▶ WHAT THE TASK ASKS
Copy exactly the lines of the material below that run from the one containing "size = piece.bounding_box()" through the one containing "obj.parent = rigid_bodies[body]". Copy no other lines.

▶ TASK DATA
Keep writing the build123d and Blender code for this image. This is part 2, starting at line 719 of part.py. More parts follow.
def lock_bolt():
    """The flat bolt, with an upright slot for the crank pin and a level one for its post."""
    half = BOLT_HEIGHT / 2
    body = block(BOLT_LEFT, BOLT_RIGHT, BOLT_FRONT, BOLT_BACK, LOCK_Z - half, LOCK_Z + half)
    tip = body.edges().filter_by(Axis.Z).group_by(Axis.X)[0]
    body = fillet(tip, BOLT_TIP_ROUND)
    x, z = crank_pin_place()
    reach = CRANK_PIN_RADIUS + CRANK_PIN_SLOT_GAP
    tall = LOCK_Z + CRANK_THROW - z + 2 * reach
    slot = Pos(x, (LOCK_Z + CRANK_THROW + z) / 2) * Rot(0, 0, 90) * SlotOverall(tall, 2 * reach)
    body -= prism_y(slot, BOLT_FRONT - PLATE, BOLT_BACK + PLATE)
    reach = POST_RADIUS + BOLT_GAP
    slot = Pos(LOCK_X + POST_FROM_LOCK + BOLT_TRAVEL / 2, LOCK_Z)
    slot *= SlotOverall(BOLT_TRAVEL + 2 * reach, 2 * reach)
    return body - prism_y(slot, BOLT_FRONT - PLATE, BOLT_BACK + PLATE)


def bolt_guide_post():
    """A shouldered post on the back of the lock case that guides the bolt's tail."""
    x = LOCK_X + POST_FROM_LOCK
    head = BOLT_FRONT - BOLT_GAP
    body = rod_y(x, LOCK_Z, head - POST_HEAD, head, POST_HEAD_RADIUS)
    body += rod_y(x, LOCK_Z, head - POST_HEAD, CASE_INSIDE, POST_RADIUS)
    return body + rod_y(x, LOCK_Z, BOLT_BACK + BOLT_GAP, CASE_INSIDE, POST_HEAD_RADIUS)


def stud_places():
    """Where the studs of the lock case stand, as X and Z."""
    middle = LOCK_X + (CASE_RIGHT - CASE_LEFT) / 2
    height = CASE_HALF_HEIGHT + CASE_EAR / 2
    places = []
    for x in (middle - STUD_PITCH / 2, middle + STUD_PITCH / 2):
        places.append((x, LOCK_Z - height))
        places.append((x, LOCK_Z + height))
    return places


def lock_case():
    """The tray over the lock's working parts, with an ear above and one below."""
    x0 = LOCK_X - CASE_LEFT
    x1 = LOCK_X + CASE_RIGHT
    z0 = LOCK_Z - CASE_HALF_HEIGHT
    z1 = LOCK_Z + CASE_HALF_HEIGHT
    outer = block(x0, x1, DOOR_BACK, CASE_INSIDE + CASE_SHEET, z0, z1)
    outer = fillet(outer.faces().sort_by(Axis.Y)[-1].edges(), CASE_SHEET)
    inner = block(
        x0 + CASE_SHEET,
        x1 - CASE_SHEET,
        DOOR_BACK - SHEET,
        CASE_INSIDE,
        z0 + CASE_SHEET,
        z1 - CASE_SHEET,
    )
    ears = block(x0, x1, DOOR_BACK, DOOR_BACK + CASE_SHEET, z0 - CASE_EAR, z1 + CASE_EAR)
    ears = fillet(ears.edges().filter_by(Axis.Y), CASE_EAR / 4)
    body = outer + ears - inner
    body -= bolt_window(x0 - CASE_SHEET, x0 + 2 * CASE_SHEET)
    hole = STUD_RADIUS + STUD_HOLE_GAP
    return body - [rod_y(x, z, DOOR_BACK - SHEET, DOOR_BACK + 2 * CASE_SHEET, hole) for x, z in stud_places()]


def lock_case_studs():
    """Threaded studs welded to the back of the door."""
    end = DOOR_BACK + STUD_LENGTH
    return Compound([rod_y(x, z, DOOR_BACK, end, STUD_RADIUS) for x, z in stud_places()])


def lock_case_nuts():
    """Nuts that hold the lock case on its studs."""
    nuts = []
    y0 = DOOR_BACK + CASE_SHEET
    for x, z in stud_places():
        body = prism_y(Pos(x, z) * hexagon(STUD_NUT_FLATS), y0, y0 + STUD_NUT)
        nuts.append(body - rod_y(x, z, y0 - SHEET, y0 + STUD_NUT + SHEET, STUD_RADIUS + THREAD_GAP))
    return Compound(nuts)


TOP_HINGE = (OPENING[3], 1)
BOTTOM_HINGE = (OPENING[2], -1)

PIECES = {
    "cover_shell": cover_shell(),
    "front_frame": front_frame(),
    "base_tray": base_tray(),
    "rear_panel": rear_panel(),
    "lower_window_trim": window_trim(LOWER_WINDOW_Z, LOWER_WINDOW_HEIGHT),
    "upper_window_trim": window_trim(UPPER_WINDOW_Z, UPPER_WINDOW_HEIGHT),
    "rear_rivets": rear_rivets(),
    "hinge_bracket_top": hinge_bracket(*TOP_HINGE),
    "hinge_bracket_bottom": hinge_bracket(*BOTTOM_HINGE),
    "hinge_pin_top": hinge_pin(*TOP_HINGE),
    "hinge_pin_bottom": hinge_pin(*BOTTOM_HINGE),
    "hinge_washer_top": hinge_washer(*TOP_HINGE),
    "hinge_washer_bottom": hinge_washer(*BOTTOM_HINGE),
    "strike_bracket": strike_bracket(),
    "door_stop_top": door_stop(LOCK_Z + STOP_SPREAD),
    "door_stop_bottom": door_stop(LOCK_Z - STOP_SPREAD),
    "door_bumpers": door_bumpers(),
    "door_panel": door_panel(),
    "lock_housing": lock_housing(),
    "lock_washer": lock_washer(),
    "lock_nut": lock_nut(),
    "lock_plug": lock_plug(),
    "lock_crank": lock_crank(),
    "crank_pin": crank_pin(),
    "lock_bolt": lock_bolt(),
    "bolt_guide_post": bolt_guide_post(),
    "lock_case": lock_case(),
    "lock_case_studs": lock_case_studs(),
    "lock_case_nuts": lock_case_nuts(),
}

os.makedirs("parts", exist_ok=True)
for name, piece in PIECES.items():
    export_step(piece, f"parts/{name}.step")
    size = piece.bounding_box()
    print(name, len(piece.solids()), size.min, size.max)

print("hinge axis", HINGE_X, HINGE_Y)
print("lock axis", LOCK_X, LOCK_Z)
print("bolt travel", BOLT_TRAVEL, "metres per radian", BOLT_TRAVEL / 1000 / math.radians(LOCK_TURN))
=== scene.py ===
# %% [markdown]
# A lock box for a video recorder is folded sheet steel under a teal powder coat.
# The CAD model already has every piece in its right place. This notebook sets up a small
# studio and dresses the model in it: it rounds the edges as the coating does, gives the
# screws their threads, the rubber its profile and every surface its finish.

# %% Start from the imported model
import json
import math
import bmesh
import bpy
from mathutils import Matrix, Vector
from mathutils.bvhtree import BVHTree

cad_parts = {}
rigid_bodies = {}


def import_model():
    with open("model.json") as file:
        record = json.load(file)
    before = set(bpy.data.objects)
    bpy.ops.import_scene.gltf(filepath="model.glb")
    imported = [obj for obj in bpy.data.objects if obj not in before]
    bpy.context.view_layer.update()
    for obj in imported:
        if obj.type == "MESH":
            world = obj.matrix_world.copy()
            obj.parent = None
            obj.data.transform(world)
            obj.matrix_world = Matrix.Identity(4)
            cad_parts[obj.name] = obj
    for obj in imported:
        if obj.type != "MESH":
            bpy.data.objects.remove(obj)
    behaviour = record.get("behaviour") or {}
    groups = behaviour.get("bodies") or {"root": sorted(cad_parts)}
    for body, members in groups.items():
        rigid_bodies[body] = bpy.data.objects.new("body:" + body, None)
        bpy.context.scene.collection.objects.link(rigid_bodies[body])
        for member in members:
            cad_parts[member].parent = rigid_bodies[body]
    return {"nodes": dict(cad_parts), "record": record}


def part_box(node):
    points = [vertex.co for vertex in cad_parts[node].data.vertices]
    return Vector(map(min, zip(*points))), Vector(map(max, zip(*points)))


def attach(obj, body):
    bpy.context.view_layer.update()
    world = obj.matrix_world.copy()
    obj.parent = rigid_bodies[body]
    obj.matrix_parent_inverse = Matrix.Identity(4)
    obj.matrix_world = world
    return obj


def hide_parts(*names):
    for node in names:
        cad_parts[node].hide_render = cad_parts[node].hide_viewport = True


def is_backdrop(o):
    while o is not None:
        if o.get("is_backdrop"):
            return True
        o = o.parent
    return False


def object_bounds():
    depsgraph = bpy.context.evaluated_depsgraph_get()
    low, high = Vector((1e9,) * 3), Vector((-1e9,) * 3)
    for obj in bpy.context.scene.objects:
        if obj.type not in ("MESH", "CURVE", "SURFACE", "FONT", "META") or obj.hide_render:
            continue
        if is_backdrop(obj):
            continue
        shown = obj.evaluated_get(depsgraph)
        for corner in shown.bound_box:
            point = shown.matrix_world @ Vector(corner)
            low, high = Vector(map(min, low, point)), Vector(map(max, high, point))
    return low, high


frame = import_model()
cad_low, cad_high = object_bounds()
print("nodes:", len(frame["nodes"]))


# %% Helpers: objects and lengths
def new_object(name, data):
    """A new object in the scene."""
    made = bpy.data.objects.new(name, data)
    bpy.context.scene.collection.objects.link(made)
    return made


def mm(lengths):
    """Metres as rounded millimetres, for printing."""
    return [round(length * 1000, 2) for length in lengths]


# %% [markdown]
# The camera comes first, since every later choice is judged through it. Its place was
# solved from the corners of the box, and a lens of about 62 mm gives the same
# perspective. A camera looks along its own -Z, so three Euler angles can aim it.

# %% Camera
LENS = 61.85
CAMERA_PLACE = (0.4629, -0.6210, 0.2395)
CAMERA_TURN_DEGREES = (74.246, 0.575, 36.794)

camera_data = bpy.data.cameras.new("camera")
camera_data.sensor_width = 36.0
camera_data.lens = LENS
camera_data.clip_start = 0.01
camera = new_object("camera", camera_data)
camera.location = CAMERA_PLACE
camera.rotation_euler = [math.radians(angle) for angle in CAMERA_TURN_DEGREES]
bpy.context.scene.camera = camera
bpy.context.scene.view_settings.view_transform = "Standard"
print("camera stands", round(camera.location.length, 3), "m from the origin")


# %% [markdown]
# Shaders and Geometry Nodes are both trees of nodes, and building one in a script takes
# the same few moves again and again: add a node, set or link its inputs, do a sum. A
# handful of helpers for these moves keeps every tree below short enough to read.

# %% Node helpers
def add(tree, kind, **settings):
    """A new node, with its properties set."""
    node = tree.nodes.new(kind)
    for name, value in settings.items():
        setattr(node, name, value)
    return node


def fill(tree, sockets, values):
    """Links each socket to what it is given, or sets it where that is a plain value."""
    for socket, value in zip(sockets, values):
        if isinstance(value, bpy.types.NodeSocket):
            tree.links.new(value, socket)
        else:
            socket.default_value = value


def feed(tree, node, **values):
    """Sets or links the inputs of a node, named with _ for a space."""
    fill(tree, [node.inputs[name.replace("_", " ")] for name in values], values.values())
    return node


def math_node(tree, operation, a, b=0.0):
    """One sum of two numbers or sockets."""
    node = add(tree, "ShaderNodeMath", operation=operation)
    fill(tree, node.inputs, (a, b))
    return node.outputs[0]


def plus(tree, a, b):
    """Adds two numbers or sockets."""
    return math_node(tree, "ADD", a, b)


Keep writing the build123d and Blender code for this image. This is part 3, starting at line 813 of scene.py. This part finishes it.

▶ COMPLETED TASK
    size = piece.bounding_box()
    print(name, len(piece.solids()), size.min, size.max)

print("hinge axis", HINGE_X, HINGE_Y)
print("lock axis", LOCK_X, LOCK_Z)
print("bolt travel", BOLT_TRAVEL, "metres per radian", BOLT_TRAVEL / 1000 / math.radians(LOCK_TURN))
=== scene.py ===
# %% [markdown]
# A lock box for a video recorder is folded sheet steel under a teal powder coat.
# The CAD model already has every piece in its right place. This notebook sets up a small
# studio and dresses the model in it: it rounds the edges as the coating does, gives the
# screws their threads, the rubber its profile and every surface its finish.

# %% Start from the imported model
import json
import math
import bmesh
import bpy
from mathutils import Matrix, Vector
from mathutils.bvhtree import BVHTree

cad_parts = {}
rigid_bodies = {}


def import_model():
    with open("model.json") as file:
        record = json.load(file)
    before = set(bpy.data.objects)
    bpy.ops.import_scene.gltf(filepath="model.glb")
    imported = [obj for obj in bpy.data.objects if obj not in before]
    bpy.context.view_layer.update()
    for obj in imported:
        if obj.type == "MESH":
            world = obj.matrix_world.copy()
            obj.parent = None
            obj.data.transform(world)
            obj.matrix_world = Matrix.Identity(4)
            cad_parts[obj.name] = obj
    for obj in imported:
        if obj.type != "MESH":
            bpy.data.objects.remove(obj)
    behaviour = record.get("behaviour") or {}
    groups = behaviour.get("bodies") or {"root": sorted(cad_parts)}
    for body, members in groups.items():
        rigid_bodies[body] = bpy.data.objects.new("body:" + body, None)
        bpy.context.scene.collection.objects.link(rigid_bodies[body])
        for member in members:
            cad_parts[member].parent = rigid_bodies[body]
    return {"nodes": dict(cad_parts), "record": record}


def part_box(node):
    points = [vertex.co for vertex in cad_parts[node].data.vertices]
    return Vector(map(min, zip(*points))), Vector(map(max, zip(*points)))


def attach(obj, body):
    bpy.context.view_layer.update()
    world = obj.matrix_world.copy()
    obj.parent = rigid_bodies[body]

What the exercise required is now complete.